__Given task__
Repeat the whole listing exactly.

** BEGIN Dataset **

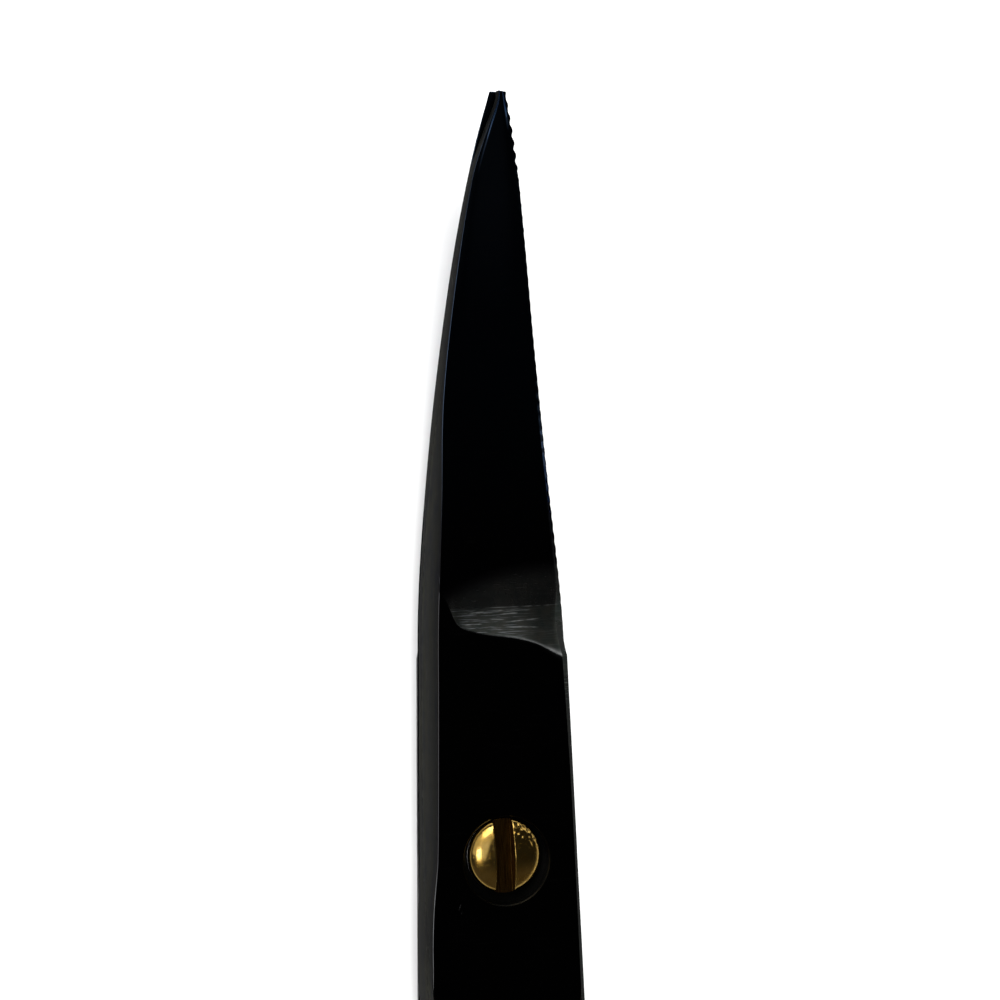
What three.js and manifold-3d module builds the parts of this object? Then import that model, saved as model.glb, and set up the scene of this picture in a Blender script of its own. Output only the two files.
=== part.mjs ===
// Hair cutting shears with curved, hollow-ground blades and ring handles, lying flat and closed.
// Millimetres. The pivot axis is the Z axis, the blade tips point along +Y, the screw head faces +Z
// and the shears rest on the plane Z = 0.
//
// The thumb blade is the upper half: its cutting edge looks towards +X and its handle runs down the
// +X side. The finger blade is the lower half, the same shape turned half a turn about the Y axis.
// Each half is described in its own coordinates: u runs from spine to cutting edge, y along the shears
// and h away from the surface where the two halves meet.
import * as THREE from "three";
import { mergeVertices } from "three/addons/utils/BufferGeometryUtils.js";
import Module from "manifold-3d";

// ---- driving dimensions ----
const MEETING_Z = 2.6; // height of the meeting surface at the pivot
const MEETING_GAP = 0.1; // between the halves
const FACE_H = 2.45; // thickness of one half at the pivot
const TIP_Y = 59.75; // pivot axis to tip

const CURVE_START_R = 24.9; // the blades are flat to here and then curve upwards
const CURVE_END_R = 51.5; // and are straight again from here to the tip
const CURVE_RADIUS = 90;

const HEEL_Y = 22.1; // the ground part of the blade starts here
const WHEEL_RADIUS = 11; // of the grinding wheel that leaves the heel
const WALL_LEAN = 0.35; // of the wall on the cutting edge's side, over its height
const EDGE_H = 0.06; // thickness left at the cutting edge

const RING_TUBE = { across: 2.2, thick: 2.4 }; // half sizes of a finger ring's section
const RING_RADIUS = 12.4; // to the middle of the section, across the shears
const INSERT = { gap: 0.3, inner: 8.9, lip: 1.05 }; // rubber ring liner

const HEAD = { radius: 2.95, base: 4.45, rim: 4.8, top: 5.85 };
const SLOT = { x: -0.12, width: 1.55, floor: 4.85 };
const SHOULDER = { radius: 1.8, bottom: 2.35 };
const THREAD = { radius: 1.4, bottom: 0.75 };
const COUNTERBORE = { radius: 3.5, floor: 4.1, x: 0.12, y: -0.42 }; // x, y: off the pivot axis
const BUSHING = { inner: 1.86, outer: 2.4, bottom: 3.0, top: 4.05, gap: 0.06 };
const NUT = { flange: 3.3, flangeTop: 1.0, barrel: 2.4, top: 2.2, bore: 1.6, floor: 0.5 };
const NUT_SEAT_GAP = 0.2;
const SPRING_WASHER = { outer: 2.95, inner: 2.05, bottom: 4.15, top: 4.4 };
const SLIP_WASHER = { outer: 4.4, inner: 2.1, thick: 0.5 };
const SLIP_POCKET = { radius: 4.7, depth: 0.3 };

const BUMPER = { y: -40, stem: 1.0, head: 1.7, seat: 1.3, seatDepth: 2.6 };
const HANDLE_GAP = 1.3; // half the space between the two handles
const REST = { standOff: 1.2, stud: 1.0, hole: 1.25, collar: 2.1, collarLength: 1.3, rod: 1.6, ball: 1.9 };
const REST_ANGLE = THREE.MathUtils.degToRad(-62); // where the finger rest leaves its ring

const HALVES = {
  finger: { side: -1, ringX: 15.5, ringY: -63.2, stretch: 1.08, shankEnd: -57 },
  thumb: { side: 1, ringX: 15.2, ringY: -53.6, stretch: 1.04, shankEnd: -48 },
};

// ---- helpers ----
const wasm = await Module();
wasm.setup();

// A closed geometry as a manifold-3d solid, after an optional matrix.
function solidOf(geometry, matrix = new THREE.Matrix4()) {
  const plain = new THREE.BufferGeometry();
  plain.setAttribute("position", geometry.getAttribute("position").clone());
  if (geometry.index) plain.setIndex(geometry.index.clone());
  plain.applyMatrix4(matrix);
  const merged = mergeVertices(plain, 1e-4);
  return new wasm.Manifold(
    new wasm.Mesh({
      numProp: 3,
      vertProperties: merged.attributes.position.array,
      triVerts: new Uint32Array(merged.index.array),
    }),
  );
}

function geometryOf(solid) {
  const { vertProperties, triVerts } = solid.getMesh();
  const geometry = new THREE.BufferGeometry();
  geometry.setAttribute("position", new THREE.BufferAttribute(vertProperties, 3));
  geometry.setIndex(new THREE.BufferAttribute(triVerts, 1));
  geometry.computeVertexNormals();
  return geometry;
}

// A smooth function of y through a few [y, value] points in rising order of y.
function profile(...points) {
  const ys = points.map((p) => p[0]);
  const curve = new THREE.CubicInterpolant(ys, points.map((p) => p[1]), 1);
  return (y) => curve.evaluate(THREE.MathUtils.clamp(y, ys[0], ys.at(-1)))[0];
}

// A turned solid about the Z axis from [radius, z] points.
function turned(points, segments = 32) {
  const geometry = new THREE.LatheGeometry(points.map(([r, z]) => new THREE.Vector2(r, z)), segments);
  return geometry.rotateX(Math.PI / 2);
}

const disc = (radius, bottom, top, segments = 32) =>
  turned([[0, bottom], [radius, bottom], [radius, top], [0, top]], segments);

const washer = (inner, outer, bottom, top) =>
  turned([[inner, bottom], [outer, bottom], [outer, top], [inner, top], [inner, bottom]]);

// Turns +Z onto a direction and moves to a place.
function aimed(direction, place) {
  const turn = new THREE.Quaternion().setFromUnitVectors(new THREE.Vector3(0, 0, 1), direction);
  return new THREE.Matrix4().compose(place, turn, new THREE.Vector3(1, 1, 1));
}

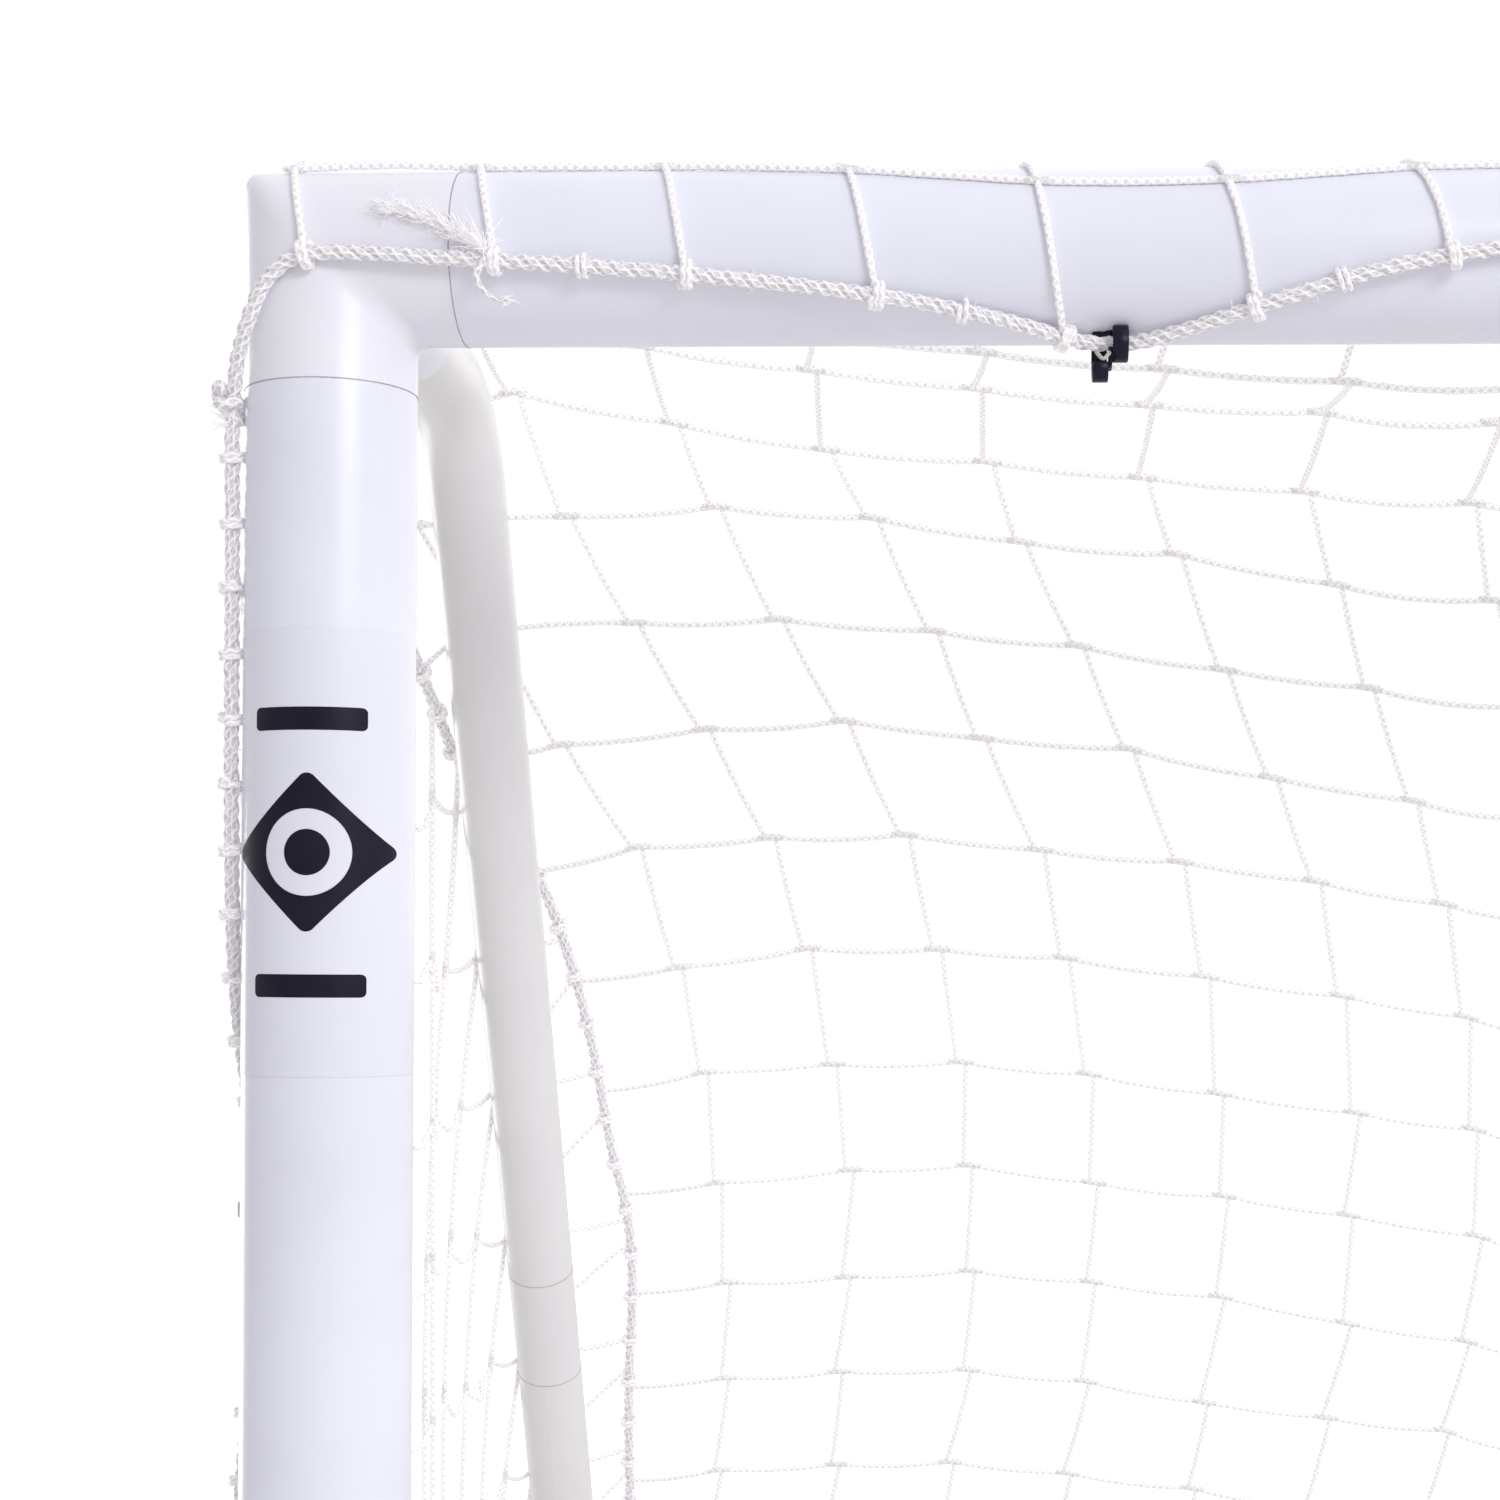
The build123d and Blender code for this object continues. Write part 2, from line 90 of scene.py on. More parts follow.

** END Dataset **

__Task response__
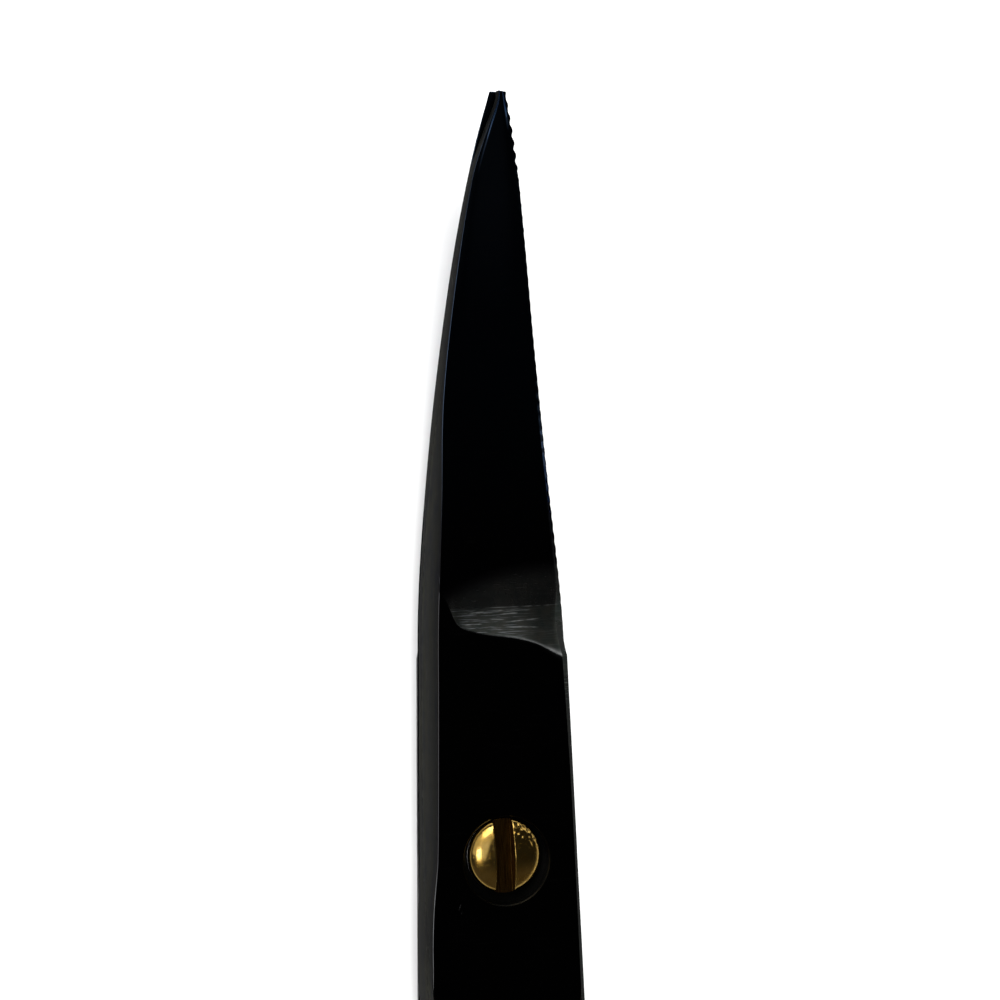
What three.js and manifold-3d module builds the parts of this object? Then import that model, saved as model.glb, and set up the scene of this picture in a Blender script of its own. Output only the two files.
=== part.mjs ===
// Hair cutting shears with curved, hollow-ground blades and ring handles, lying flat and closed.
// Millimetres. The pivot axis is the Z axis, the blade tips point along +Y, the screw head faces +Z
// and the shears rest on the plane Z = 0.
//
// The thumb blade is the upper half: its cutting edge looks towards +X and its handle runs down the
// +X side. The finger blade is the lower half, the same shape turned half a turn about the Y axis.
// Each half is described in its own coordinates: u runs from spine to cutting edge, y along the shears
// and h away from the surface where the two halves meet.
import * as THREE from "three";
import { mergeVertices } from "three/addons/utils/BufferGeometryUtils.js";
import Module from "manifold-3d";

// ---- driving dimensions ----
const MEETING_Z = 2.6; // height of the meeting surface at the pivot
const MEETING_GAP = 0.1; // between the halves
const FACE_H = 2.45; // thickness of one half at the pivot
const TIP_Y = 59.75; // pivot axis to tip

const CURVE_START_R = 24.9; // the blades are flat to here and then curve upwards
const CURVE_END_R = 51.5; // and are straight again from here to the tip
const CURVE_RADIUS = 90;

const HEEL_Y = 22.1; // the ground part of the blade starts here
const WHEEL_RADIUS = 11; // of the grinding wheel that leaves the heel
const WALL_LEAN = 0.35; // of the wall on the cutting edge's side, over its height
const EDGE_H = 0.06; // thickness left at the cutting edge

const RING_TUBE = { across: 2.2, thick: 2.4 }; // half sizes of a finger ring's section
const RING_RADIUS = 12.4; // to the middle of the section, across the shears
const INSERT = { gap: 0.3, inner: 8.9, lip: 1.05 }; // rubber ring liner

const HEAD = { radius: 2.95, base: 4.45, rim: 4.8, top: 5.85 };
const SLOT = { x: -0.12, width: 1.55, floor: 4.85 };
const SHOULDER = { radius: 1.8, bottom: 2.35 };
const THREAD = { radius: 1.4, bottom: 0.75 };
const COUNTERBORE = { radius: 3.5, floor: 4.1, x: 0.12, y: -0.42 }; // x, y: off the pivot axis
const BUSHING = { inner: 1.86, outer: 2.4, bottom: 3.0, top: 4.05, gap: 0.06 };
const NUT = { flange: 3.3, flangeTop: 1.0, barrel: 2.4, top: 2.2, bore: 1.6, floor: 0.5 };
const NUT_SEAT_GAP = 0.2;
const SPRING_WASHER = { outer: 2.95, inner: 2.05, bottom: 4.15, top: 4.4 };
const SLIP_WASHER = { outer: 4.4, inner: 2.1, thick: 0.5 };
const SLIP_POCKET = { radius: 4.7, depth: 0.3 };

const BUMPER = { y: -40, stem: 1.0, head: 1.7, seat: 1.3, seatDepth: 2.6 };
const HANDLE_GAP = 1.3; // half the space between the two handles
const REST = { standOff: 1.2, stud: 1.0, hole: 1.25, collar: 2.1, collarLength: 1.3, rod: 1.6, ball: 1.9 };
const REST_ANGLE = THREE.MathUtils.degToRad(-62); // where the finger rest leaves its ring

const HALVES = {
  finger: { side: -1, ringX: 15.5, ringY: -63.2, stretch: 1.08, shankEnd: -57 },
  thumb: { side: 1, ringX: 15.2, ringY: -53.6, stretch: 1.04, shankEnd: -48 },
};

// ---- helpers ----
const wasm = await Module();
wasm.setup();

// A closed geometry as a manifold-3d solid, after an optional matrix.
function solidOf(geometry, matrix = new THREE.Matrix4()) {
  const plain = new THREE.BufferGeometry();
  plain.setAttribute("position", geometry.getAttribute("position").clone());
  if (geometry.index) plain.setIndex(geometry.index.clone());
  plain.applyMatrix4(matrix);
  const merged = mergeVertices(plain, 1e-4);
  return new wasm.Manifold(
    new wasm.Mesh({
      numProp: 3,
      vertProperties: merged.attributes.position.array,
      triVerts: new Uint32Array(merged.index.array),
    }),
  );
}

function geometryOf(solid) {
  const { vertProperties, triVerts } = solid.getMesh();
  const geometry = new THREE.BufferGeometry();
  geometry.setAttribute("position", new THREE.BufferAttribute(vertProperties, 3));
  geometry.setIndex(new THREE.BufferAttribute(triVerts, 1));
  geometry.computeVertexNormals();
  return geometry;
}

// A smooth function of y through a few [y, value] points in rising order of y.
function profile(...points) {
  const ys = points.map((p) => p[0]);
  const curve = new THREE.CubicInterpolant(ys, points.map((p) => p[1]), 1);
  return (y) => curve.evaluate(THREE.MathUtils.clamp(y, ys[0], ys.at(-1)))[0];
}

// A turned solid about the Z axis from [radius, z] points.
function turned(points, segments = 32) {
  const geometry = new THREE.LatheGeometry(points.map(([r, z]) => new THREE.Vector2(r, z)), segments);
  return geometry.rotateX(Math.PI / 2);
}

const disc = (radius, bottom, top, segments = 32) =>
  turned([[0, bottom], [radius, bottom], [radius, top], [0, top]], segments);

const washer = (inner, outer, bottom, top) =>
  turned([[inner, bottom], [outer, bottom], [outer, top], [inner, top], [inner, bottom]]);

// Turns +Z onto a direction and moves to a place.
function aimed(direction, place) {
  const turn = new THREE.Quaternion().setFromUnitVectors(new THREE.Vector3(0, 0, 1), direction);
  return new THREE.Matrix4().compose(place, turn, new THREE.Vector3(1, 1, 1));
}

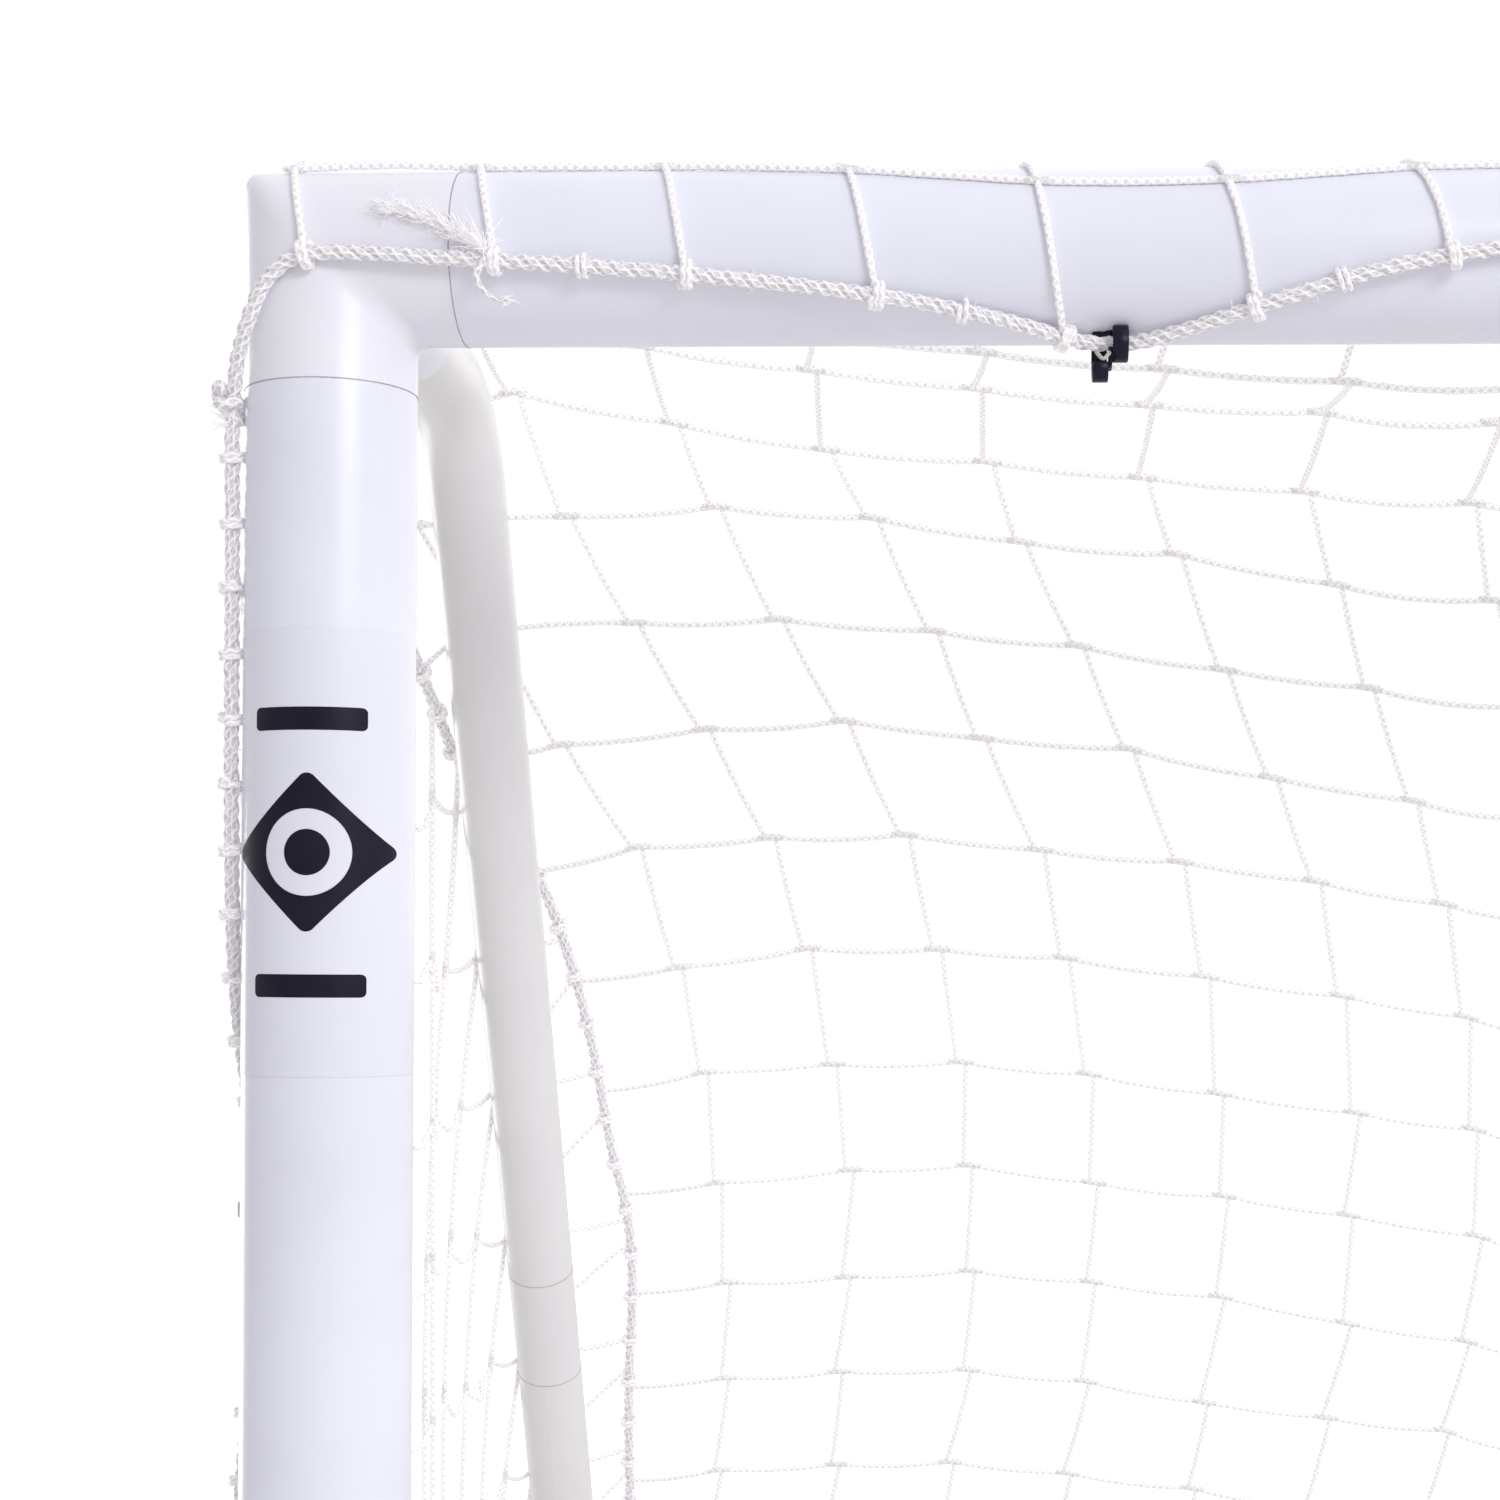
The build123d and Blender code for this object continues. Write part 2, from line 90 of scene.py on. More parts follow.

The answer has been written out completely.